**Aim of the exercise:** Write out the material below exactly, beginning at the line that contains "scene.py. More parts follow." and ending with its last line, both ends included; write nothing else.

::::

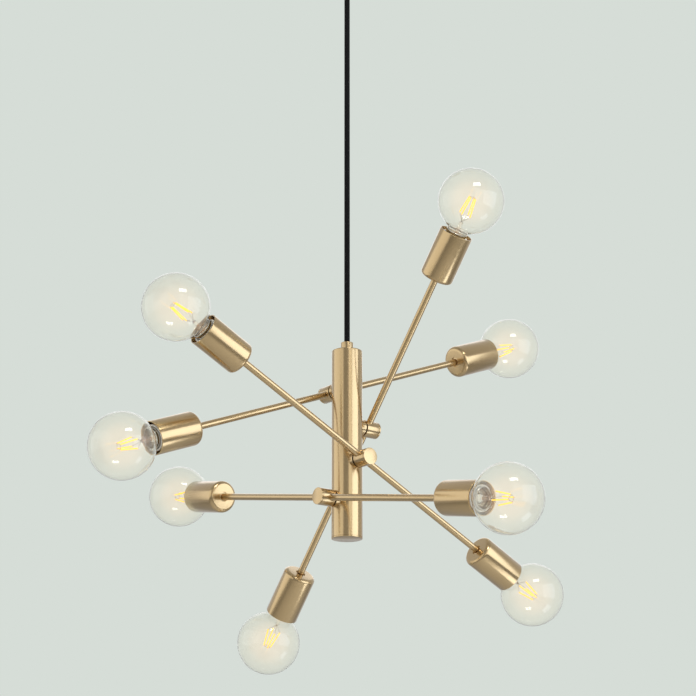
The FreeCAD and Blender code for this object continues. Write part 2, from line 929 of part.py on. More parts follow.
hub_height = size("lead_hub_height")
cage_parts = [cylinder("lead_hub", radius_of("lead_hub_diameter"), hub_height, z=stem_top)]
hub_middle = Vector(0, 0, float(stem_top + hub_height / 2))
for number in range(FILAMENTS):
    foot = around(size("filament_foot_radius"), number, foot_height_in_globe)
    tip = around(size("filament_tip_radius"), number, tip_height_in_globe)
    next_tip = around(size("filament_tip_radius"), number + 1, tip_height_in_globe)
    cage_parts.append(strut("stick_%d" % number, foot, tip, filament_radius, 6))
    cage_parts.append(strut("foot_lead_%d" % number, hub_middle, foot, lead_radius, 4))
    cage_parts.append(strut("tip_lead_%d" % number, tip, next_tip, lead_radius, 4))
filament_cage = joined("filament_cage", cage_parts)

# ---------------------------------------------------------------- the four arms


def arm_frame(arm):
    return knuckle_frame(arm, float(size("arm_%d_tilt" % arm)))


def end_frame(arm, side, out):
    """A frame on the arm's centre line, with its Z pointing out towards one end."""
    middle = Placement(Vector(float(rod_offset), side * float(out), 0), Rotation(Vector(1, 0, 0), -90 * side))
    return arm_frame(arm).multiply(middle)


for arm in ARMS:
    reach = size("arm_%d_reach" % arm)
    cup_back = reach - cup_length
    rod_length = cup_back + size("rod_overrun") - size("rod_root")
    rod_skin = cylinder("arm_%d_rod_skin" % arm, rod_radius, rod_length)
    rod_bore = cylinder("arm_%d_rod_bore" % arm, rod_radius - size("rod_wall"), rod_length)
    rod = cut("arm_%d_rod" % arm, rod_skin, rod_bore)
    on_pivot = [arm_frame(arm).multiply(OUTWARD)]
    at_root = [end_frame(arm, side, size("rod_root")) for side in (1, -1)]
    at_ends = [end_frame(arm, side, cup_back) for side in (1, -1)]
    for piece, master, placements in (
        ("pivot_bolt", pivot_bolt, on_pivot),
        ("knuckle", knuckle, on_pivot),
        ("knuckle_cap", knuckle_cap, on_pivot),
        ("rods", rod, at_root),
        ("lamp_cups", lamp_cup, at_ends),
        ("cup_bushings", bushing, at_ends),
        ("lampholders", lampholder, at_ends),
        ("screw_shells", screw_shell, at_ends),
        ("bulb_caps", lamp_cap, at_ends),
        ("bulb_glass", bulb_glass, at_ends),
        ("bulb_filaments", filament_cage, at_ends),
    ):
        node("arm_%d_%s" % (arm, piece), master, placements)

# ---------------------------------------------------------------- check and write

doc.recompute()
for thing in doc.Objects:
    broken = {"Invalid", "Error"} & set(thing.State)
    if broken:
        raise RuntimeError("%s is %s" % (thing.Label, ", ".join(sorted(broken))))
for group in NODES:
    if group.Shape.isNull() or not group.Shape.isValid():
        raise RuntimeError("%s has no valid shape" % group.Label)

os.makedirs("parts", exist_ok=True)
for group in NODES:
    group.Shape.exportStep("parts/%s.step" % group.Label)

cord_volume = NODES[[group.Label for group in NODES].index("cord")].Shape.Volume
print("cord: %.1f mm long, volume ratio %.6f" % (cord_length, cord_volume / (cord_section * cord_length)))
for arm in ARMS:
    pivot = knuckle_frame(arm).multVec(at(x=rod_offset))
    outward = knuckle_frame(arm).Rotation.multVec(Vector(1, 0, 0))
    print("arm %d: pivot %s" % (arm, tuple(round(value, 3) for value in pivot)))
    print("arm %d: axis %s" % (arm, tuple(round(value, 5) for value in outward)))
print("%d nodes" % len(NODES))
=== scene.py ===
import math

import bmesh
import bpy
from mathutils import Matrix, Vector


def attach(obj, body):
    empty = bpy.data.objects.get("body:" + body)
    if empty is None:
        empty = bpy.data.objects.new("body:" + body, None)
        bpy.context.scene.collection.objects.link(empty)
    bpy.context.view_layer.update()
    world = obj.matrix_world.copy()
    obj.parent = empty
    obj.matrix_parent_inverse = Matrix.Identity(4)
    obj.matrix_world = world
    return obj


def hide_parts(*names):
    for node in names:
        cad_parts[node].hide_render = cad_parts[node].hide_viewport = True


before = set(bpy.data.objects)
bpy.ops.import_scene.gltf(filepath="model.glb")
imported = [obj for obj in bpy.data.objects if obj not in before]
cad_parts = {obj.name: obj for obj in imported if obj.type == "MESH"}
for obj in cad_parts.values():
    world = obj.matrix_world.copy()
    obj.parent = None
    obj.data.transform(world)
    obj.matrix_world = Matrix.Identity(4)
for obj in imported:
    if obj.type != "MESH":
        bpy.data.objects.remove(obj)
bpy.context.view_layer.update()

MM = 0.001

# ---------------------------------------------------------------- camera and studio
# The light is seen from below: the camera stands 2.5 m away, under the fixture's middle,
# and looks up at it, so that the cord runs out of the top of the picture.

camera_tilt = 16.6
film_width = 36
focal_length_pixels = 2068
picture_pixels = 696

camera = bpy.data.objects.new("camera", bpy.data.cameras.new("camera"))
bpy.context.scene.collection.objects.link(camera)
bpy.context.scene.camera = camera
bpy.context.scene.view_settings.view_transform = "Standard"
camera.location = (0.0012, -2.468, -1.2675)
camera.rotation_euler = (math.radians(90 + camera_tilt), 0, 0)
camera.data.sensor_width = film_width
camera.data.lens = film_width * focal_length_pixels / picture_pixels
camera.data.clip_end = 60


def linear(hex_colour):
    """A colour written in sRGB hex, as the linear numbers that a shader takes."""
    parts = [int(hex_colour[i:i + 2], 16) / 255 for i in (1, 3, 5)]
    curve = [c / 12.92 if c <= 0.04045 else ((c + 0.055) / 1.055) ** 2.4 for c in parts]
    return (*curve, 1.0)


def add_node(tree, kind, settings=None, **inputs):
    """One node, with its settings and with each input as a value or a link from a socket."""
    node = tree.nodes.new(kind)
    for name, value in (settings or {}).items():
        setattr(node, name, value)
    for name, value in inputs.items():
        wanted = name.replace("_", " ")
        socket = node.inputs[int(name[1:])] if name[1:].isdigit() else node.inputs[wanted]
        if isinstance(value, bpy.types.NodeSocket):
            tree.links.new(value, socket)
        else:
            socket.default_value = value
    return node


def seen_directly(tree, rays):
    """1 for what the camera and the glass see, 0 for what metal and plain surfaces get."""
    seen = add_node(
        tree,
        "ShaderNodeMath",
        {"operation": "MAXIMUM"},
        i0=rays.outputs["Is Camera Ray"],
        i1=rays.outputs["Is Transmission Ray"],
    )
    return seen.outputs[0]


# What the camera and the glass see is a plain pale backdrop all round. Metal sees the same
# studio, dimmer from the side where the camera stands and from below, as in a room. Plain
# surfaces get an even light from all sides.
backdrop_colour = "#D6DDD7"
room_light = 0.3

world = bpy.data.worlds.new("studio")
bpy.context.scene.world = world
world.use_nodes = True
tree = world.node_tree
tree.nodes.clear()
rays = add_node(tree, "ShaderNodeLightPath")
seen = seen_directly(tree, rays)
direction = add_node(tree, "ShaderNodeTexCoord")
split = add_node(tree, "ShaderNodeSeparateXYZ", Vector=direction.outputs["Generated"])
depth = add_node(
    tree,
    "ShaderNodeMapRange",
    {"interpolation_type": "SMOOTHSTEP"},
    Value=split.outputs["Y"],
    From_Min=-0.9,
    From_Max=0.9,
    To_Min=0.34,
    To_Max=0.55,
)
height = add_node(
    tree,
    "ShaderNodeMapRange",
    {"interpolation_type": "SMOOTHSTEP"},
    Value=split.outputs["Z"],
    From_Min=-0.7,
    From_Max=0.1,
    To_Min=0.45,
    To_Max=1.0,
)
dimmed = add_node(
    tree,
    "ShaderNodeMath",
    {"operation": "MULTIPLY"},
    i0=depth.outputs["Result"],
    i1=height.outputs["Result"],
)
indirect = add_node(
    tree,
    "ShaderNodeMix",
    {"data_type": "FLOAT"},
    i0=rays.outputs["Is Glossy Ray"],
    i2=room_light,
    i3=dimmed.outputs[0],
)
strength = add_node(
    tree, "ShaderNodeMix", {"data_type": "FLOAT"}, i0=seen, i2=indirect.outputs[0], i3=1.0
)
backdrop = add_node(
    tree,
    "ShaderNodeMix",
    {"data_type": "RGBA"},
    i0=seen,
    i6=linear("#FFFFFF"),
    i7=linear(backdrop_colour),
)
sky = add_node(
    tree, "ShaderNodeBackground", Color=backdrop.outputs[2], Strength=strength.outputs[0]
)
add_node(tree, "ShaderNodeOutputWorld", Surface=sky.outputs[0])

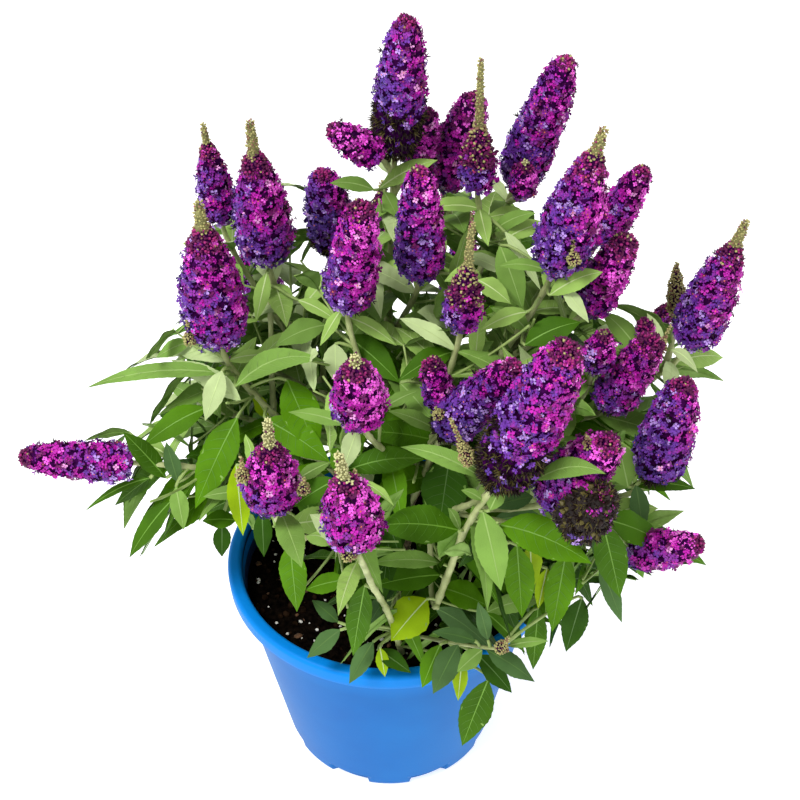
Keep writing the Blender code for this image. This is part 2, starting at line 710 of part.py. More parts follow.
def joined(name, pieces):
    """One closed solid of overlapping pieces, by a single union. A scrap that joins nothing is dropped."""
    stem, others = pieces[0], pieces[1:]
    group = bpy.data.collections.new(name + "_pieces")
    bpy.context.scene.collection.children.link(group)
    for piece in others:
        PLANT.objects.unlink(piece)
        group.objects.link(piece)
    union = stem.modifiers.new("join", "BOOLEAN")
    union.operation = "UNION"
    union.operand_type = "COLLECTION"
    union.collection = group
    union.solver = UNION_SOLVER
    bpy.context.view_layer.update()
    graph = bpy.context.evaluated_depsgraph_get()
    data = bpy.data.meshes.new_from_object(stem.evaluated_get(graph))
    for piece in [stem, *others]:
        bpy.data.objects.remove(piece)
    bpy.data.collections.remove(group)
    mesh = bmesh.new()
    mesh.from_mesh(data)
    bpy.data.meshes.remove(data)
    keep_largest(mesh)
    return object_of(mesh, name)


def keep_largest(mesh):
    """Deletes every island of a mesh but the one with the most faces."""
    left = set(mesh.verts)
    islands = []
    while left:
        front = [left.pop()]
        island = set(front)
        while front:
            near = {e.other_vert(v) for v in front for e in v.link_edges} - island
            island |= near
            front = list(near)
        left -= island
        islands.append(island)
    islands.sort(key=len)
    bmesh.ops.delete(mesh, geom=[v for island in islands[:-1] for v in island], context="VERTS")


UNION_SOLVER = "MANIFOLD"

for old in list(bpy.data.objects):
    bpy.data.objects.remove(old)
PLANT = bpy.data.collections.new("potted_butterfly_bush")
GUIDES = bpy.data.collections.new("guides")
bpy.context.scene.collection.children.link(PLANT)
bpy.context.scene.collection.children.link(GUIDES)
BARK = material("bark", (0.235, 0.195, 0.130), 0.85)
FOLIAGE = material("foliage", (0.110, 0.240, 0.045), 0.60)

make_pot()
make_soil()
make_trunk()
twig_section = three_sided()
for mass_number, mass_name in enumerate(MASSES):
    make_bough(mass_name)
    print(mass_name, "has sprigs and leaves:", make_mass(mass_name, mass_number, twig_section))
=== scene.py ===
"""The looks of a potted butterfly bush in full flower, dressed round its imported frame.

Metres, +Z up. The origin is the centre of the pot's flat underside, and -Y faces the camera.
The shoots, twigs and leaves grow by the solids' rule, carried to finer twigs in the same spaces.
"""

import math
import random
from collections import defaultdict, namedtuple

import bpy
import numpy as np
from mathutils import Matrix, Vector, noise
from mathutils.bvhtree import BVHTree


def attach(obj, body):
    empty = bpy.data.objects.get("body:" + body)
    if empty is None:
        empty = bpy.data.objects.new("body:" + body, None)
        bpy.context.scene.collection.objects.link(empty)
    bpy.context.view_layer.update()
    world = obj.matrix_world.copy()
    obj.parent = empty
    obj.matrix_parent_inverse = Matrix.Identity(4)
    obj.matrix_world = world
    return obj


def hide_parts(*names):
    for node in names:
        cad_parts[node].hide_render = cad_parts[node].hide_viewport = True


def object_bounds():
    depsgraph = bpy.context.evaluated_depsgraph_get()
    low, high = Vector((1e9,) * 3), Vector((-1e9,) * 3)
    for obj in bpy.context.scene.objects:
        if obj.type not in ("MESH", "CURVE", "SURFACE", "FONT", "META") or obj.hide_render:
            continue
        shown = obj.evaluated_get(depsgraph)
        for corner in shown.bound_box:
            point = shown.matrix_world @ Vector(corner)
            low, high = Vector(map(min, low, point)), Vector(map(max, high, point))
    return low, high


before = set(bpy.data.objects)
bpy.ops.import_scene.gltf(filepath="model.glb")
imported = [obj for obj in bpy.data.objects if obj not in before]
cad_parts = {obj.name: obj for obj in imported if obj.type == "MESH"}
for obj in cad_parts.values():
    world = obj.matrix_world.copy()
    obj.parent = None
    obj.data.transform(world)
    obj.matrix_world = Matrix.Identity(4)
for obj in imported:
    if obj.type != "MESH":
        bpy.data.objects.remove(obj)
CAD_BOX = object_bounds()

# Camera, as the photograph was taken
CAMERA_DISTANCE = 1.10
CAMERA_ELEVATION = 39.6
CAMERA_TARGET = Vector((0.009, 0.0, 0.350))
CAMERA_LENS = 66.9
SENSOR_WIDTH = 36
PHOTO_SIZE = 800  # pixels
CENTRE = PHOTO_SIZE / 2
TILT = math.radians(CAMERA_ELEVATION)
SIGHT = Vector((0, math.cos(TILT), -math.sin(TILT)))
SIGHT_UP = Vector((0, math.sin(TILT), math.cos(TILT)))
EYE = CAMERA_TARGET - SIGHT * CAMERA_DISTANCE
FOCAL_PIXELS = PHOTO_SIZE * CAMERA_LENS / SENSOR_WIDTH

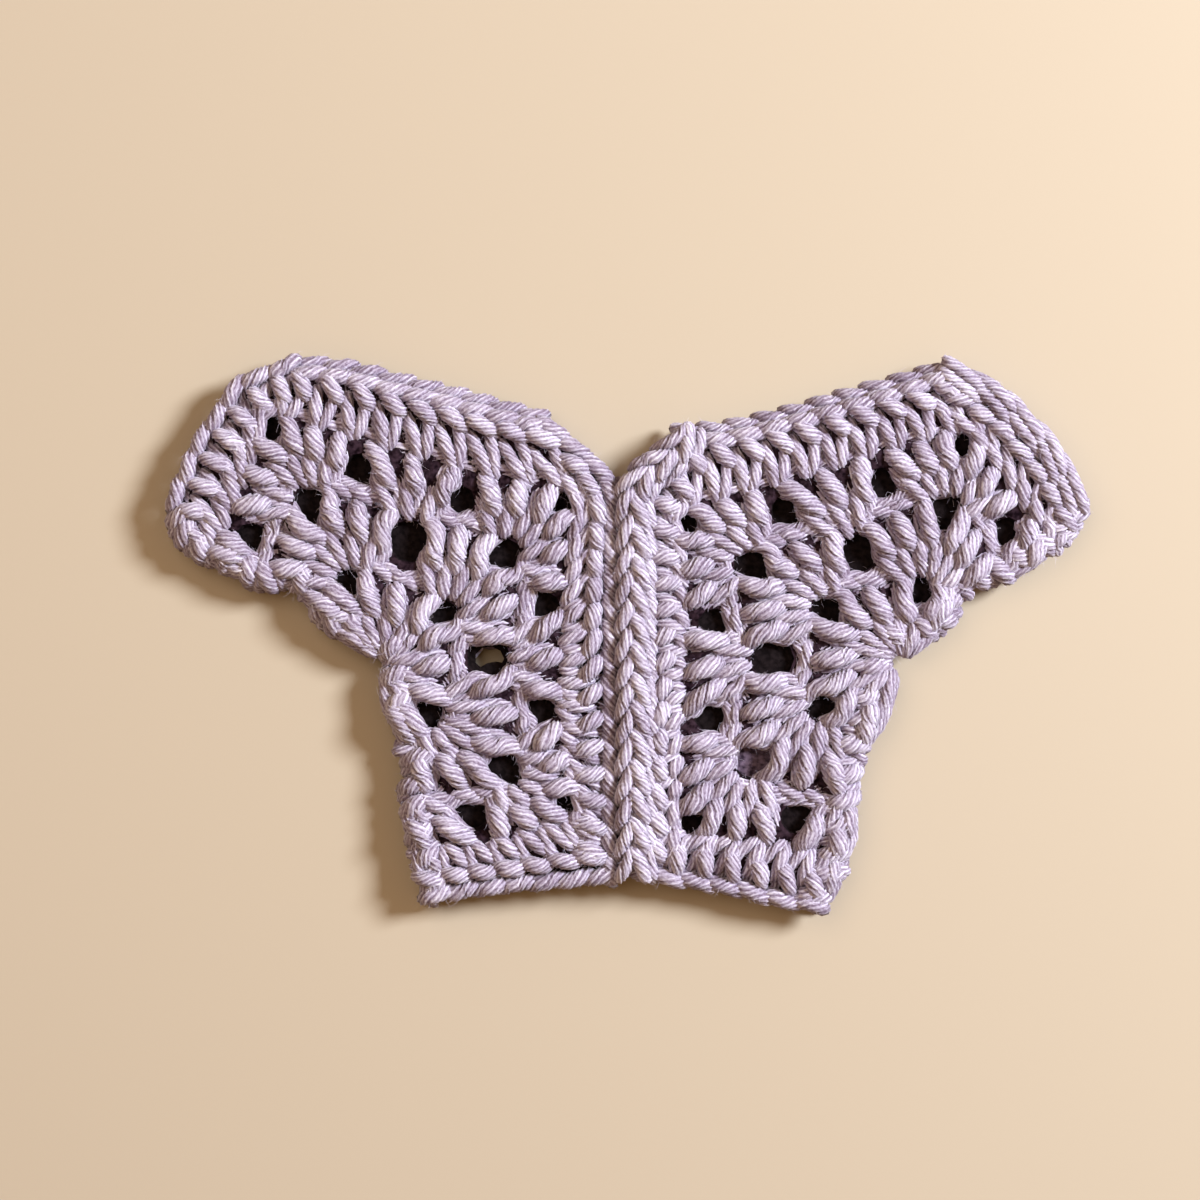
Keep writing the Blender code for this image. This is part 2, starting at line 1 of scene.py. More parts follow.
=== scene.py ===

::::

**Answer to the task:**
Keep writing the Blender code for this image. This is part 2, starting at line 1 of scene.py. More parts follow.
=== scene.py ===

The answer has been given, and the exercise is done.